LeBron James' "Rise" spot for Nike was created by Wieden & Kennedy of Portland. Directed by Stacy Wall, the spot tackles head-on the fallout of James' decision to take his talents to South Beach. The director was previously behind the NBA puppet commercials as well as several other notable spots. Just as LeBron repeatedly asks "What should I do?" in that recent advertorial, Lennon alternately asks "Who am I supposed to be?" and "What am I supposed to do?" in "Look at Me."

By asking such questions, both men are admitting that the opinion of those strangers matters, regardless of how much it may rankle them. The only thing outstripping the creeping disdain for the audience is the continued need for the attention and the platform. Their nearly unprecedented worldwide fame* is both addictive and alienating.

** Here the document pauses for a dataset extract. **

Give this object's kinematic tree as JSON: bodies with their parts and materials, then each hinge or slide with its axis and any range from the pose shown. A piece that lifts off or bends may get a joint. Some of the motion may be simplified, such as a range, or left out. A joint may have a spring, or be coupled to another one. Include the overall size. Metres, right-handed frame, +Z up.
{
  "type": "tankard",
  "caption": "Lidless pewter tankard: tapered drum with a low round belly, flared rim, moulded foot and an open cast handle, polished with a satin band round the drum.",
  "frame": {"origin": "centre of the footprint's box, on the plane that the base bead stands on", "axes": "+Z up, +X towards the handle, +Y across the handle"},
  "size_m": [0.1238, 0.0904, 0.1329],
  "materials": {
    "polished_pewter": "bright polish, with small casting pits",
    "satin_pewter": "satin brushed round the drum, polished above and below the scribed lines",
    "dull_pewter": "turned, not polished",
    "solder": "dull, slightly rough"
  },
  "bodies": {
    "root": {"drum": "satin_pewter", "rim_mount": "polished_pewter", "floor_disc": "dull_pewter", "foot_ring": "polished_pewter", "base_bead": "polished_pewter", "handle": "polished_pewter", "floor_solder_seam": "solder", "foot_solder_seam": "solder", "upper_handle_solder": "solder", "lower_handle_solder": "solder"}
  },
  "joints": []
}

In answering Wenner's first question of the aforementioned interview - "Would you take it all back?" - Lennon says:
And these fucking bastards there just sucking us to death, that's about all we can do, is do it like circus animals. I resent being an artist, in that respect, I resent performing for fucking idiots who don't know anything. They can't feel; I'm the one that's feeling, because I'm the one expressing. They live vicariously through me and other artists, and we are the ones ... even with the boxers, when Oscar [Bonneventura] comes in the ring, they're booing the shit out of him. He only hit Clay once and they're all cheering him. That's what I resent, you know. I'd sooner be in the audience, really, but I'm not capable of of it."
After watching James's most recent commercial and noting his increasingly defensive and combative statements since signing with the Miami Heat over the summer, I can't help but think that he'd have a knowing nod for Lennon's feelings about fame and the fickle nature of the crowd.

Like Lennon after the break-up of the Beatles, LeBron is now attempting to get out in front of the stories being told about him. He's trying to write his own narrative rather than let jersey burnings commence in Cleveland unabated. LeBron's defiant shots at his critics, such as Charles Barkley and Michael Jordan, echo Lennon's own verbal barbs for former bandmate Paul McCartney and even his younger self. In each case, the anger and resentment comes off as petty. But both Lennon and LeBron are humanized by their melancholy and their pathos. Both Lennon, directly through his lyrics, and LeBron, at the behest of ad mavens and marketing wizards, admitted that they need us not only to look at them, but to support them. And perhaps even guide them. In both cases, fans have mixed reactions to seeing the flaws of their heroes.

I can't help but wonder if Wall and the fine folks at W&K created this commercial with "Look at Me" in mind, or if there are just so few ways to described the rarefied place that LBJ and Lennon have held in popular culture that they pair of searching creations just seem intrinsically linked.

"Look at Me," by John Lennon

OK? (yes sir)
Look at me,
Who am I supposed to be?
Who am I supposed to be?
Look at me,
What am I supposed to be?
What am I supposed to be?
Look at me,
Oh my love, oh my love.
Here I am,
What am I supposed to do?
What am I supposed to do?
Here I am,
What can I do for you?
What can I do for you?
Here I am,
Oh my love, oh my love.
Look at me, oh please look at me, my love,
Here I am - Oh my love.
Who am I?
Nobody knows but me,
Nobody knows but me,
Who am I?
Nobody else can see,
Just you and me,
Who are we?
Oh my love, oh my love.
Oh my love...





*Random Music Footnote (at the end of a random music post on a sports blog): John Lennon received a song-writing credit on David Bowie's "Fame" after singing the word FAME over the Carlos Alomar's guitar riff during a one-day studio session in New York with Bowie in 1975. Bowie was inspired by the theme and the chords and dashed off the rest of the lyrics. On the finished single, Lennon contributes backing vocals.